Let’s celebrate the season of the new wine discovering 3 Emilia-Romagna’s typical wines definitely not to miss once you’re here.
Lambrusco cultivation is the most widespread in the lands that extend from Parma to Reggio Emilia and Modena. This crispy and juicy grape give a pleasant bubbly wine that is the most exported in the world.
Lambrusco lovers are divided in many groups: Sorbara, Grasparossa, Salamino.. Some prefer the sweet version, others the dry one; some appreciate the violet note, others the hints of ripe wild berries. Whatever kind of Lambrusco you prefer, this wine is unique and highly recognizable on the first sip: freshness, bubbles and red fruit aromas cannot mislead you.
The perfect pairing? Tigelle & Gnocco Fritto with pork cold cuts, because its bubbles are perfect to clean the palate!
Pignoletto, made with a white grape of the same name, is produced in a sub-area of Bologna’s hills. Here the variations in landscape and perfumes, light and shade, heat and coolness exalt the organoleptic features of this fresh wine with a characteristic bitter aftertaste. In 2011 it has obtained the DOCG certification.
The soul of this wine reflects the habits of the people of Bologna, their love for good living and the cheerful weekends, when students and families leave behind the city life in the “Learned” Bologna to enjoy an day among the green hills. The perfect pairing? An aperitivo with pieces of Mortadella di Bologna IGP & Parmigiano Reggiano cheese.

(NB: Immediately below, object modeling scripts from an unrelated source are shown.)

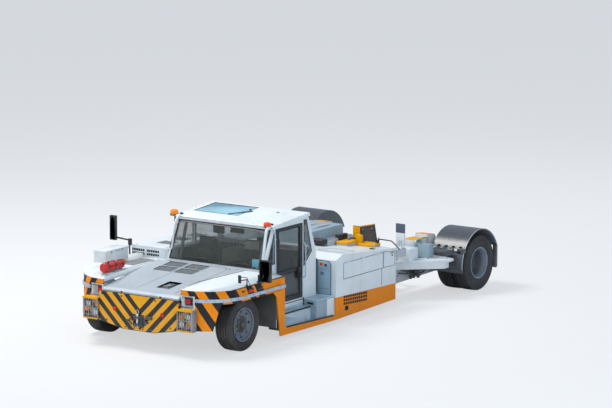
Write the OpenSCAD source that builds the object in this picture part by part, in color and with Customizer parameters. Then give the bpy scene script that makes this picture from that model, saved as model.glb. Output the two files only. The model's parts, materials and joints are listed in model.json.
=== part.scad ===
// Towbarless aircraft pushback tractor, a low wheeled machine with the cab at its front end.
// Millimetres. The front faces -Y, +X is the vehicle's left, Z is up.
// The origin is on the ground, at the bottom centre of the bounding box.

/* [Overall] */
// Distance from the front axle to the rear axle
wheelbase = 6840; // [6820:10:6860]
// Distance from the front plate to the front axle
front_overhang = 1040; // [1020:10:1060]
// Distance from the rear axle to the rear wheel brackets
rear_overhang = 600; // [590:5:610]
// Half width of the body at its side panels
side_x = 1610; // [1600:5:1620]
// Half width over the rear fenders
fender_x = 2075; // [2070:1:2080]

/* [Wheels] */
// Radius of a front tyre
front_tyre_r = 463; // [459:1:467]
// Width of a front tyre
front_tyre_w = 292; // [286:2:298]
// Radius of a rear tyre
rear_tyre_r = 518; // [514:1:522]
// Width of one rear tyre of the pair
rear_tyre_w = 298; // [290:2:300]
// Radius of the rim flange
rim_r = 298; // [294:1:300]
// Sideways place of the king pins
king_x = 1150; // [1145:1:1155]

/* [Front body] */
// Corner radius of the front body in plan
corner_r = 700; // [690:5:710]
// Height of the outer edge of the front fenders
pod_edge_z = 1120; // [1110:5:1130]
// Height of the inner edge of the front fenders
pod_top_z = 1225; // [1215:5:1235]
// Height of the rub rail's centre line
rail_z = 965; // [960:1:970]

/* [Cab] */
// Outer face of the cab on the vehicle's left
cab_left = 1280; // [1275:1:1285]
// Outer face of the cab on the vehicle's right
cab_right = -780; // [-784:1:-776]
// Height of the cab floor
floor_z = 550; // [545:1:555]
// Height of the roof's lower front edge
roof_z = 1900; // [1890:5:1910]
// Wall thickness of the cab
cab_wall = 40; // [36:1:44]

/* [Body] */
// Height of the line between the painted skirt and the body
skirt_z = 470; // [465:1:475]
// Ground clearance under the skirt
clear_z = 95; // [90:1:100]
// Distance from the body's rear face, ahead of the cradle bay, to the rear axle
bay_l = 2187; // [2180:1:2195]
// Half width of the bay between the rear beams
bay_x = 950; // [945:1:955]
// Height of the engine cover's top
cover_z = 1370; // [1360:5:1380]

/* [Hidden] */
overall_l = front_overhang + wheelbase + rear_overhang;
front_y = -overall_l / 2;
rear_y = overall_l / 2;
fa_y = front_y + front_overhang;
ra_y = fa_y + wheelbase;
corner_y = fa_y - 150;
pod_front = corner_y - corner_r;
wall_y = fa_y + 920;
front_wheel_x = 1544 - front_tyre_w / 2;
twin_gap = 37;
twin_x = 1738;
fender_r = rear_tyre_r + 125;
fender_in = 1360;
// Height of the arch over each front wheel
arch_z = 900;
post_y = wall_y + 208;
cover_y = wall_y + 80;
cab_front = wall_y;
cab_back = wall_y + 1640;
cover_end = cab_back + 340;
roof_front = cab_front + 320;
roof_back = cab_back - 240;
box_front = cab_back + 140;
door_y0 = cab_front + 390;
door_y1 = cab_back - 410;
bay_y = ra_y - bay_l;
cradle_y = bay_y + 267;
cradle_z = 430;
gate_y = bay_y + 1667;
gate_x = 655;
hold_y = bay_y + 77;
hold_z = 1085;
// Lift cylinder: upper pin on the frame, lower pin on the cradle, as Y and Z
lift_a = [bay_y + 87, 880];
lift_b = [bay_y + 1147, 430];
lift_d = lift_b - lift_a;
lift_l = norm(lift_d);
lift_angle = atan2(lift_d[1], lift_d[0]);
// Hinges of the hood and of the service door
hood_y = wall_y - 28;
hood_z = 1178;
hood_hinges = [-600, 0, 600];
service_x = side_x + 7;
service_z = 1072;
service_y0 = box_front + 250;
service_y1 = bay_y - 423;
service_hinges = [for (i = [0 : 2]) service_y0 + 150 + i * (service_y1 - service_y0 - 300) / 2];
// Hinges of the toolbox lid, the engine cover and the cab door
box_x = -1613;
box_z = 1400;
cover_x = cab_right - 15;
cover_hz = cover_z + 2;
cover_hinges = [cab_front + 380, cab_front + 1030, cab_front + 1480];
door_x = cab_left + 9;
door_y = door_y0 + 2;
door_hinges = [760, 1240, 1760];
// Window outlines in Y and Z, and the door's panes as lower and upper edges
left_windows = [
    [[cab_front + 130, 1290], [door_y0 - 30, 1290], [door_y0 - 30, 1850]],
    [[cab_back - 380, 1120], [cab_back - 137, 1346], [roof_back - 58, 1930], [cab_back - 380, 1930]]];
right_windows = [
    [[cab_front + 90, 1400], [cab_front + 780, 1400], [cab_front + 780, 1860], [roof_front - 20, 1860]],
    [[cab_back - 800, 1400], [cab_back - 80, 1400], [roof_back - 40, 1900], [cab_back - 800, 1860]]];
door_panes = [[640, 1060], [1110, 1835]];
t = 20;
e = 1;
$fn = 48;

// Box between two corners given as ranges
module box(x0, x1, y0, y1, z0, z1) {
    translate([x0, y0, z0]) cube([x1 - x0, y1 - y0, z1 - z0]);
}
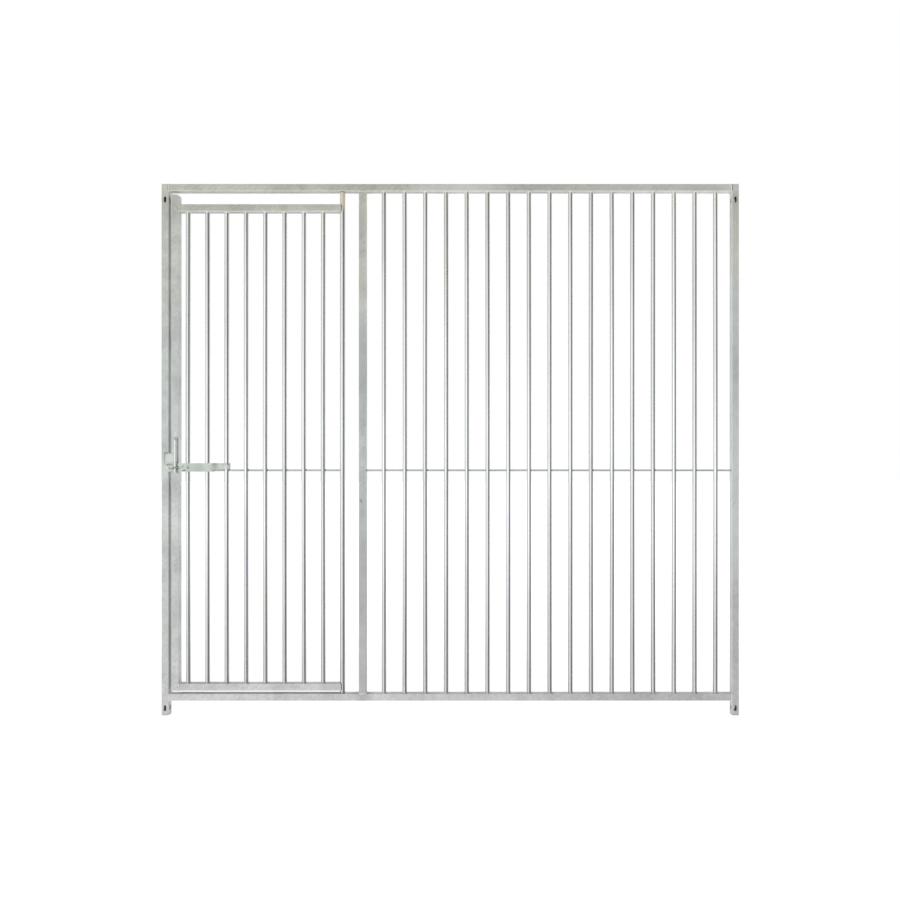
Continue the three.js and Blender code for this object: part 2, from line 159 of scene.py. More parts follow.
# Weld beads
SEAM_BEAD = 0.0028  # radius of the bead between two tubes
GROUND_BEAD = 0.0019  # of those that are dressed nearly flush, at the bottom rail and mullion
SHADE_LINE = 0.0011  # radius of the painted shade lines: beside the seams where a bead bit into the tube, round the keeper plate and outside the bars' beads
SHADE_LINE_SUNK = 0.0006
UNDERCUT_SHADE_SHIFT = 0.0025  # from the upright tube's side to the painted shade line's centre
UNDERCUT_SHADE_INSET = {  # how far the dark line stops short of the rail's edges
    "top_rail": 0.003,
    "door_top_rail": 0.004,
    "door_bottom_rail": 0.009,
}
SEAM_SUNK = 0.0012  # how deep a seam's centre lies under flush faces
SEAM_SHIFT = 0.0006  # and how far along the lying tube
SEAM_CLEAR = 0.002  # the mullion's seams stop this short of its sides
CORNER_BEAD = 0.0019
RING_BEAD = 0.0020  # round a bar where it enters its rail
TACK_BEAD = 0.0012  # on the tie rods: real tacks, coloured dark as painted shade beside the bars
TACK_SUNK = 0.0002  # in the bar
TACK_LIFT = 0.0004  # off the rod
BEAD_STEP = 0.001
LUMP_SCALE = 160.0
RING_SPAN = 345  # degrees round a bar
RING_STEPS = 40
FOOT_SHADOW_SPAN = (-75, 35)
TACK_SPAN = (10, 190)  # degrees round a tie rod
TACK_STEPS = 10
FRAME_SEED, DOOR_SEED = 11, 12  # for where the rings' gaps are
BEAD_TAPER = 0.04  # share of its length over which a bead thins out at an end
LINE_TAPER = 0.3  # and of a dark line's or a tack's
PLATE_LINE_END = 0.003  # the painted shadow line round the keeper plate stops this far from the post's side

# ---------------- places, from the frame


def middle(node):
    low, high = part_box(node)
    return (low + high) / 2


def side_of(node, axis, high):
    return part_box(node)[1 if high else 0][axis]


def half_width(node, axis=0):
    return (side_of(node, axis, True) - side_of(node, axis, False)) / 2


joint_at = {joint["name"]: Vector(joint["pos_m"]) for joint in frame["joints"]}
bay_bar_names = sorted(name for name in frame["nodes"] if name.startswith("fixed_bar_"))
door_bar_names = sorted(name for name in frame["nodes"] if name.startswith("door_bar_"))
mid_y = middle("left_post").y
front_y = side_of("left_post", 1, False)
back_y = side_of("left_post", 1, True)
half_tube = (back_y - front_y) / 2
seam_faces = (front_y + SEAM_SUNK, back_y - SEAM_SUNK)
door_axis = Vector((joint_at["door_swing"].x, joint_at["door_swing"].y, 0))

# ---------------- trees


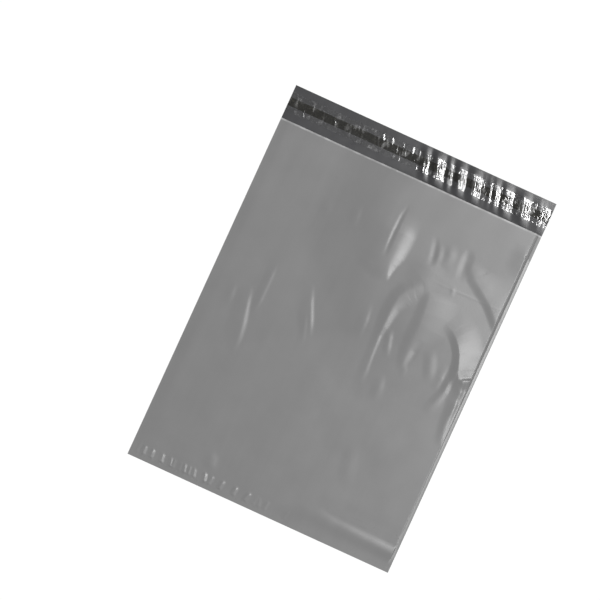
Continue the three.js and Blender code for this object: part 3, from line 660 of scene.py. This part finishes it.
class Nodes:
    """Short calls to build one node material."""

    def __init__(self, name):
        self.material = bpy.data.materials.new(name)
        self.material.use_nodes = True
        self.tree = self.material.node_tree
        self.tree.nodes.clear()
        self.output = self.tree.nodes.new("ShaderNodeOutputMaterial")
        self.coordinates = self.tree.nodes.new("ShaderNodeTexCoord").outputs["Object"]

    def node(self, kind, **values):
        """A node of this kind, with its own settings given by name."""
        made = self.tree.nodes.new(kind)
        for key, value in values.items():
            setattr(made, key, value)
        return made

    def put(self, socket, value):
        """Links a value that comes from another node, or sets a plain one."""
        if isinstance(value, bpy.types.NodeSocket):
            self.tree.links.new(value, socket)
        else:
            socket.default_value = value

    def mapped(self, scale):
        """The object's own coordinates, each times its scale."""
        mapping = self.node("ShaderNodeMapping")
        self.put(mapping.inputs["Vector"], self.coordinates)
        mapping.inputs["Scale"].default_value = scale
        return mapping.outputs["Vector"]

    def noise(self, scale, detail=3.0, roughness=0.5, stretch=(1, 1, 1), distortion=0.0):
        """Noise from 0 to 1. A stretch below 1 draws it out along that axis."""
        made = self.node("ShaderNodeTexNoise")
        self.put(made.inputs["Vector"], self.mapped(stretch))
        made.inputs["Scale"].default_value = scale
        made.inputs["Detail"].default_value = detail
        made.inputs["Roughness"].default_value = roughness
        made.inputs["Distortion"].default_value = distortion
        return made.outputs["Fac"]

    def span(self, value, source, result=(0.0, 1.0)):
        """Carries the source range over to the result range. Values past its ends stay at the ends."""
        made = self.node("ShaderNodeMapRange")
        self.put(made.inputs["Value"], value)
        for name, number in zip(("From Min", "From Max", "To Min", "To Max"), source + result):
            made.inputs[name].default_value = number
        return made.outputs["Result"]

    def maths(self, operation, a, b):
        made = self.node("ShaderNodeMath", operation=operation)
        self.put(made.inputs[0], a)
        self.put(made.inputs[1], b)
        return made.outputs[0]

    def blend(self, share, first, second):
        """The first colour where the share is 0, the second where it is 1."""
        made = self.node("ShaderNodeMix", data_type="RGBA")
        self.put(made.inputs["Factor"], share)
        self.put(made.inputs["A"], first)
        self.put(made.inputs["B"], second)
        return made.outputs["Result"]

    def bump(self, height, distance, strength, normal=None):
        made = self.node("ShaderNodeBump")
        made.inputs["Strength"].default_value = strength
        made.inputs["Distance"].default_value = distance
        self.put(made.inputs["Height"], height)
        if normal is not None:
            self.put(made.inputs["Normal"], normal)
        return made.outputs["Normal"]

    def principled(self, colour, roughness, normal, **plain):
        """The common surface. Its other settings are plain numbers, given by name."""
        shader = self.node("ShaderNodeBsdfPrincipled")
        self.put(shader.inputs["Base Color"], colour)
        self.put(shader.inputs["Roughness"], roughness)
        self.put(shader.inputs["Normal"], normal)
        for key, value in plain.items():
            shader.inputs[key.replace("_", " ")].default_value = value
        return shader.outputs["BSDF"]

    def mix(self, share, first, second):
        """The first shader where the share is 0, the second where it is 1."""
        made = self.node("ShaderNodeMixShader")
        self.put(made.inputs["Fac"], share)
        self.put(made.inputs[1], first)
        self.put(made.inputs[2], second)
        return made.outputs["Shader"]

    def finish(self, shader):
        """Makes the shader the material's surface."""
        self.tree.links.new(shader, self.output.inputs["Surface"])
        return self.material


def grey(level):
    return (level, level, level, 1.0)


# Noise lies mostly between these, so a span from them uses the whole of its result
MIDDLE_OF_NOISE = (0.3, 0.7)

# Tones of the grey outside, and of the painted highlight along the cut lip of the mouth
FILM_TONES = grey(0.168), grey(0.186)
LIP_HIGHLIGHT_TONE = grey(0.36)
MOUTH_Y = (POCKET_LENGTH - TOTAL_LENGTH / 2) * MM
LIP_HIGHLIGHT_WIDTH = 2.2 * MM

DARK_TONES = (0.034, 0.034, 0.036, 1), (0.045, 0.045, 0.048, 1)
GLUE_TONES = (0.009, 0.0085, 0.006, 1), (0.013, 0.012, 0.008, 1)
LINER_TINT = grey(0.985)

FILM_IOR = 1.5
GLUE_IOR = 1.48
LINER_IOR = 1.55


def grey_film():
    """Satin grey polyethylene: cloudy pigment, faint draw lines along the bag, fine grain, and a painted
    highlight in dashes along the lip of the mouth.
    """
    n = Nodes("grey_film")
    clouds = n.noise(16.0, detail=4.0, roughness=0.55)
    draw_lines = n.noise(55.0, roughness=0.6, stretch=(1.0, 0.05, 1.0))
    tone = n.maths("ADD", n.span(clouds, MIDDLE_OF_NOISE, (-0.5, 0.5)),
                   n.span(draw_lines, MIDDLE_OF_NOISE, (-0.3, 0.3)))
    colour = n.blend(n.span(tone, (-0.8, 0.8)), *FILM_TONES)
    roughness = n.span(n.noise(40.0), MIDDLE_OF_NOISE, (0.30, 0.36))
    # A painted highlight lies along the lip, in dashes
    place = n.node("ShaderNodeSeparateXYZ")
    n.put(place.inputs["Vector"], n.coordinates)
    lip_highlight = n.span(place.outputs["Y"], (MOUTH_Y - LIP_HIGHLIGHT_WIDTH, MOUTH_Y - LIP_HIGHLIGHT_WIDTH / 2))
    highlight_dashes = n.span(n.noise(75.0, detail=2.0, stretch=(1.0, 0.0, 0.0)), (0.42, 0.62), (0.35, 1.0))
    colour = n.blend(n.maths("MULTIPLY", lip_highlight, highlight_dashes), colour, LIP_HIGHLIGHT_TONE)
    grain = n.noise(900.0, detail=2.0, roughness=0.6)
    fine = n.bump(grain, distance=0.03 * MM, strength=0.5)
    normal = n.bump(draw_lines, distance=0.12 * MM, strength=0.35, normal=fine)
    return n.finish(n.principled(colour, roughness, normal, IOR=FILM_IOR))


def dark_film():
    """The inner side of the film: carbon black layer, glossier than the outside."""
    n = Nodes("dark_film")
    colour = n.blend(n.span(n.noise(22.0), MIDDLE_OF_NOISE), *DARK_TONES)
    roughness = n.span(n.noise(50.0), MIDDLE_OF_NOISE, (0.27, 0.36))
    soft = n.bump(n.noise(120.0, stretch=(1.0, 0.4, 1.0)), distance=0.2 * MM, strength=0.25)
    return n.finish(n.principled(colour, roughness, soft, IOR=FILM_IOR))


def hot_melt_glue():
    """Pale brown glue, dark over the black film, with drag marks along its run."""
    n = Nodes("hot_melt_glue")
    drag = n.noise(60.0, stretch=(0.15, 1.0, 1.0))
    colour = n.blend(n.span(drag, MIDDLE_OF_NOISE), *GLUE_TONES)
    roughness = n.span(n.noise(80.0, detail=2.0), MIDDLE_OF_NOISE, (0.35, 0.5))
    normal = n.bump(drag, distance=0.1 * MM, strength=0.3)
    return n.finish(n.principled(colour, roughness, normal, IOR=GLUE_IOR, Specular_IOR_Level=0.1))


def clear_liner():
    """Clear release film: mirror-like by its own gloss, otherwise seen through."""
    n = Nodes("clear_liner")
    crinkle = n.noise(420.0, roughness=0.55, stretch=(1.0, 0.45, 1.0), distortion=0.4)
    normal = n.bump(crinkle, distance=0.12 * MM, strength=0.6)
    smear = n.span(n.noise(90.0, detail=2.0), MIDDLE_OF_NOISE, (0.08, 0.16))
    haze = n.span(n.noise(130.0, detail=2.0, stretch=(1.0, 0.6, 1.0)), (0.53, 0.66), (0.0, 0.22))
    gloss = n.node("ShaderNodeBsdfAnisotropic")
    gloss.inputs["Color"].default_value = grey(1.0)
    n.put(gloss.inputs["Roughness"], n.maths("ADD", smear, haze))
    n.put(gloss.inputs["Normal"], normal)
    clear = n.node("ShaderNodeBsdfTransparent")
    clear.inputs["Color"].default_value = LINER_TINT
    mirror = n.node("ShaderNodeFresnel")
    mirror.inputs["IOR"].default_value = LINER_IOR
    n.put(mirror.inputs["Normal"], normal)
    return n.finish(n.mix(mirror.outputs["Fac"], clear.outputs["BSDF"], gloss.outputs["BSDF"]))


# Surroundings

FLOOR_SIDE = 30.0
FLOOR_DROP = 0.0002
FLOOR_TONE = grey(0.9)
FLOOR_GLOW = 0.75
WORLD_STRENGTH = 0.22

# The key is a long softbox high up on the bag's right. It lies KEY_HEADING round from the bag's +X, and is
# moved by KEY_SHIFT towards the foot of the bag. Its near edge is KEY_GAP beyond the spot, at the same
# height, that a flat flap would mirror to the camera at MIRROR_PLACE, just right of the flap's middle.
KEY_HEIGHT = 3.6
KEY_DEPTH = 1.3
KEY_LENGTH = 2.6
KEY_HEADING = math.radians(30)
KEY_SHIFT = 0.7
KEY_GAP = 0.6
KEY_RADIANCE = 14.0
MIRROR_PLACE = Vector((0.015, 0.197, 0.0))

# A weaker box low on the other side evens out the light
FILL_PLACE = Vector((-2.0, -1.5, 2.4))
FILL_SIDE = 1.6
FILL_RADIANCE = 5.0


def make_floor():
    """A wide pale floor. It glows for the camera alone, to which it shows nearly white."""
    n = Nodes("pale_floor")
    plain = n.node("ShaderNodeBsdfDiffuse")
    plain.inputs["Color"].default_value = FLOOR_TONE
    glow = n.node("ShaderNodeEmission")
    glow.inputs["Color"].default_value = grey(1.0)
    path = n.node("ShaderNodeLightPath")
    glowing = n.maths("MULTIPLY", path.outputs["Is Camera Ray"], FLOOR_GLOW)
    material = n.finish(n.mix(glowing, plain.outputs["BSDF"], glow.outputs["Emission"]))
    half = FLOOR_SIDE / 2
    corners = [(x, y, -FLOOR_DROP) for x, y in ((-half, -half), (half, -half), (half, half), (-half, half))]
    mesh = bpy.data.meshes.new("floor")
    mesh.from_pydata(corners, [], [(0, 1, 2, 3)])
    mesh.materials.append(material)
    floor = bpy.data.objects.new("floor", mesh)
    bpy.context.scene.collection.objects.link(floor)


def make_world():
    """A dim even room, which is plain white where the camera sees it."""
    world = bpy.data.worlds.new("soft_room")
    world.use_nodes = True
    tree = world.node_tree
    tree.nodes.clear()
    output = tree.nodes.new("ShaderNodeOutputWorld")
    room = tree.nodes.new("ShaderNodeBackground")
    room.inputs["Color"].default_value = grey(1.0)
    room.inputs["Strength"].default_value = WORLD_STRENGTH
    white = tree.nodes.new("ShaderNodeBackground")
    white.inputs["Color"].default_value = grey(1.0)
    white.inputs["Strength"].default_value = 1.0
    path = tree.nodes.new("ShaderNodeLightPath")
    mixed = tree.nodes.new("ShaderNodeMixShader")
    tree.links.new(path.outputs["Is Camera Ray"], mixed.inputs["Fac"])
    tree.links.new(room.outputs["Background"], mixed.inputs[1])
    tree.links.new(white.outputs["Background"], mixed.inputs[2])
    tree.links.new(mixed.outputs["Shader"], output.inputs["Surface"])
    bpy.context.scene.world = world


def softbox(name, place, turn, width, length, radiance):
    """A lamp that faces the bag. One of radiance L and area A gives out pi * L * A watts."""
    data = bpy.data.lights.new(name, "AREA")
    data.shape = "RECTANGLE"
    data.size = width
    data.size_y = length
    data.energy = math.pi * radiance * width * length
    outward = place.normalized()
    along = Vector((-math.sin(turn), math.cos(turn), 0.0))
    along = (along - outward * along.dot(outward)).normalized()
    across = along.cross(outward)
    lamp = bpy.data.objects.new(name, data)
    lamp.matrix_world = Matrix.Translation(place) @ Matrix((across, along, outward)).transposed().to_4x4()
    lamp.visible_camera = False
    bpy.context.scene.collection.objects.link(lamp)
    return lamp


def make_lights():
    """The key light, placed by what the flap mirrors to the camera, and the fill."""
    mirrored = MIRROR_PLACE + (MIRROR_PLACE - photo_middle()) * (KEY_HEIGHT / CAMERA_HEIGHT)
    heading = Vector((math.cos(KEY_HEADING), math.sin(KEY_HEADING), 0.0))
    sideways = Vector((heading.y, -heading.x, 0.0))
    place = mirrored + heading * (KEY_GAP + KEY_DEPTH / 2) + sideways * KEY_SHIFT
    place.z = KEY_HEIGHT
    softbox("key", place, KEY_HEADING, KEY_DEPTH, KEY_LENGTH, KEY_RADIANCE)
    fill = softbox("fill", FILL_PLACE, 0.0, FILL_SIDE, FILL_SIDE, FILL_RADIANCE)
    fill.visible_glossy = False


# Putting it together

make_camera()
film_piece = bag_film().build("mailer_film", [grey_film(), dark_film()])
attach(film_piece, "root")
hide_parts("bag_film")

glue_piece = glue_stripe().build("glue_stripe", [hot_melt_glue()])
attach(glue_piece, "root")
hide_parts("adhesive_strip")

liner_piece = liner().build("clear_liner_strip", [clear_liner()])
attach(liner_piece, "root")
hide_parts("release_liner")

make_floor()
make_world()
make_lights()
bpy.context.scene.view_settings.view_transform = "Standard"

Sangiovese is the most widespread Italian grape variety: it is the main grape of many excellent wines, like Brunello di Montalcino, Chianti, Montepulciano… and -north of the Appennines, from the hills of Imola to the hills of Rimini– Sangiovese di Romagna DOC.
Sangiovese wine is the expression of the spirit of Romagna: sometimes rough but always straightforward and sincere! It’s a red with violet and wild berry aromas, with silky tannins and full body. The perfect pairing? A steamy dish of Cappelletti with broth or with ragù sauce.